Y luego, de adolescente, comencé a devorar libros, con la misma pasión y el mismo asombro con que escuchaba de niño las historias habladas de mis mayores. De modo que me considero muy afortunado, porque alcancé a recibir el doble legado de la cultura oral y de la escrita. Una y otra me han regalado tres mil años de cultura, es decir: la memoria de la tribu a la que pertenecemos. Junto con mi infancia, esa es mi más honda y verdadera identidad, ahora que se manosea tanto esa palabra. Sin esa memoria, no somos nada. Somos huérfanos, abandonados a la intemperie y a los caprichos de la actualidad, donde casi todo es simpleza, tópicos y palabrería.
Así que me permito disentir con el librero de Cáceres.
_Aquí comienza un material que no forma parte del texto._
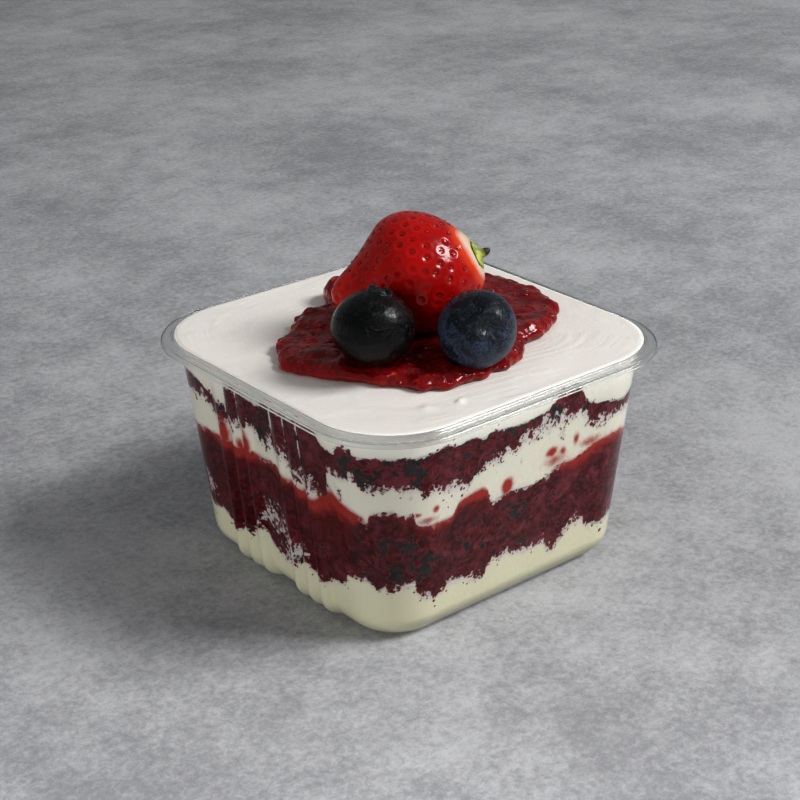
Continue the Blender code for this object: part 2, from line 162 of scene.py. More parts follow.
LOOSE_CRUMBS = [
    (2.715, 33.8, 0.01, 1.7, 1.0), (2.91, 34.6, 0.007, 0.8, 0.8), (3.32, 33.9, 0.006, 0.9, 0.9),
    (3.37, 38.2, 0.03, 1.4, 0.62), (3.43, 38.4, 0.012, 1.2, 0.6), (3.49, 37.0, 0.014, 2.0, 0.75),
    (3.27, 37.6, 0.02, 0.9, 0.55), (2.17, 34.9, 0.02, 1.6, 0.6), (2.31, 35.5, 0.014, 1.0, 0.6),
    (2.37, 35.4, 0.012, 1.0, 0.6), (2.48, 33.2, 0.012, 1.2, 0.6), (3.16, 9.4, 0.03, 0.8, 0.6),
    (2.35, 9.2, 0.03, 1.2, 0.6), (3.235, 46.6, 0.005, 0.5, 0.9), (3.205, 45.0, 0.005, 0.5, 0.8),
    (3.6, 37.0, 0.02, 1.2, 0.5), (0.45, 34.5, 0.03, 1.2, 0.6), (1.3, 34.5, 0.03, 1.2, 0.6)]
# Thin cream over cake, and smooth dark patches where the cake stands off the wall, with the grey of that
# air gap's reflection painted in
VEILS = [
    (2.32, 18.4, 0.052, 3.4, 1.5), (2.36, 16.0, 0.052, 4.0, 1.6), (2.41, 13.2, 0.045, 4.2, 1.6),
    (2.46, 12.2, 0.03, 3.6, 1.4), (2.51, 14.0, 0.02, 3.4, 1.35), (1.95, 16.5, 0.07, 4.0, 0.9),
    (2.25, 13.5, 0.02, 2.0, 0.9), (3.16, 10.4, 0.035, 1.2, 0.4), (3.6, 14.2, 0.02, 0.9, 0.6),
    (3.5, 37.4, 0.07, 2.0, 0.8), (3.64, 35.8, 0.06, 1.6, 0.7), (3.38, 38.4, 0.05, 1.2, 0.6),
    (2.2, 36.6, 0.045, 1.4, 0.7), (2.42, 34.4, 0.05, 1.3, 0.6), (2.52, 32.4, 0.03, 1.4, 0.5),
    (2.61, 33.5, 0.02, 1.8, 0.5), (0.5, 14.0, 0.05, 2.6, 0.8), (1.3, 14.5, 0.05, 2.6, 0.7)]
CHARCOAL = [
    (2.35, 40.5, 0.06, 4.0, 0.8), (2.2, 41.0, 0.02, 4.0, 0.6), (2.52, 40.0, 0.05, 4.0, 0.5),
    (2.74, 39.6, 0.05, 2.6, 0.6), (2.9, 41.2, 0.08, 2.4, 0.9), (3.3, 42.0, 0.1, 1.4, 0.8),
    (3.45, 42.6, 0.03, 2.6, 1.0), (2.842, 23.0, 0.022, 2.2, 1.3), (2.905, 23.4, 0.042, 2.4, 1.5),
    (2.955, 18.6, 0.044, 2.8, 1.5), (2.87, 17.0, 0.024, 2.6, 1.2), (3.15, 22.6, 0.05, 2.4, 1.0),
    (3.3, 22.4, 0.06, 2.8, 1.0), (3.42, 22.4, 0.05, 3.0, 0.8), (0.5, 22.0, 0.08, 3.0, 0.8),
    (1.2, 41.0, 0.1, 3.0, 0.8), (1.45, 20.0, 0.06, 3.0, 0.8)]
# Cream drawn up the narrow grooves between the ribs, with the grooves' glints painted in as pale streaks:
# (turn, foot, half width in turns)
GROOVE_CREAM_AND_GLINTS = [
    (2.118, 38.0, 0.003), (2.15, 36.0, 0.0045), (2.219, 34.0, 0.005), (2.402, 37.0, 0.0055),
    (2.471, 36.0, 0.004), (2.54, 34.5, 0.005), (0.15, 37.0, 0.0045), (0.219, 36.0, 0.005),
    (0.402, 36.0, 0.0045), (0.471, 37.0, 0.004), (0.54, 36.0, 0.005)]

# Spatula strokes across the cream: (middle x, middle y, half length, half width, heading, depth)
STROKES = [
    (-28.0, -20.0, 16.0, 3.0, -60, 0.1), (-22.0, -33.0, 14.0, 2.4, -8, -0.08),
    (6.0, -36.0, 18.0, 2.0, 6, 0.1), (31.0, -22.0, 15.0, 2.6, 72, -0.09),
    (-31.0, 14.0, 16.0, 2.4, 86, 0.09), (24.0, 33.0, 16.0, 2.6, 12, 0.1),
    (-14.0, 33.0, 14.0, 2.2, -14, -0.1), (34.0, 6.0, 12.0, 1.6, 88, 0.08),
    (-24.5, -29.5, 9.0, 0.7, -38, -0.12)]
# Small peaks and dabs left on the cream: (x, y, height, radius)
CREAM_PEAKS = [
    (-14.9, -34.2, 0.9, 0.7), (-21.4, -31.9, 0.5, 1.4), (-13.6, -33.6, 0.5, 0.5),
    (26.0, 25.0, 0.4, 1.0)]

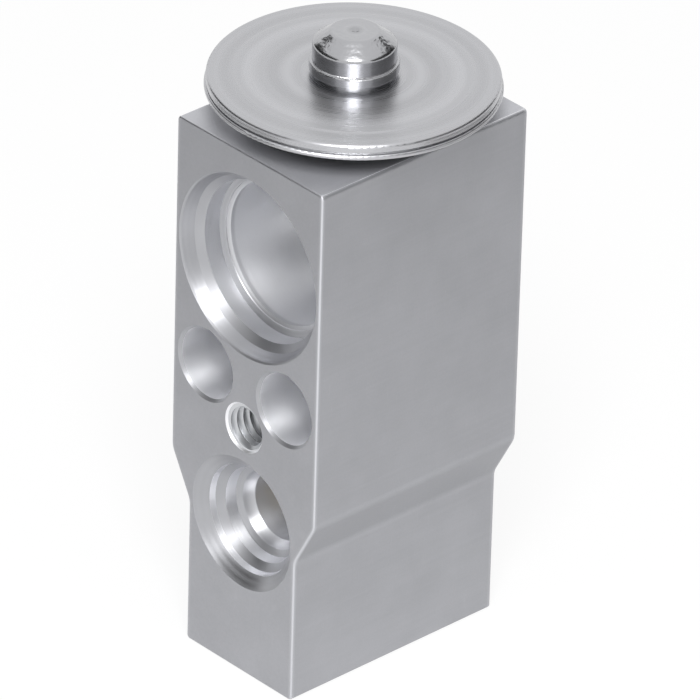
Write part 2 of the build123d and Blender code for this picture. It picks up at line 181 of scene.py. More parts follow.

Es cierto que nuestro pasado es en parte el que nos dejó la púrpura y la aristocracia, que es un pasado espléndido, pero también está el pasado del pueblo, en el sentido más noble de la palabra, cuyo legado intangible es para mí aún más significativo, más hondo y más vital, porque en la cultura popular es donde mejor late el corazón inmortal de la tribu.
Y, en fin, mientras llega y no llega el tren, seamos jeitosos, y rindamos homenaje a nuestros antepasados, a nuestros queridos antepasados, a los que les tocaron vivir tiempos más duros que los nuestros, y cuyo legado forma parte del patrimonio y de los valores de esta tierra extremeña: he ahí un motivo más para quererla y sentirse orgulloso de ella. Y ¡viva Extremadura, coño!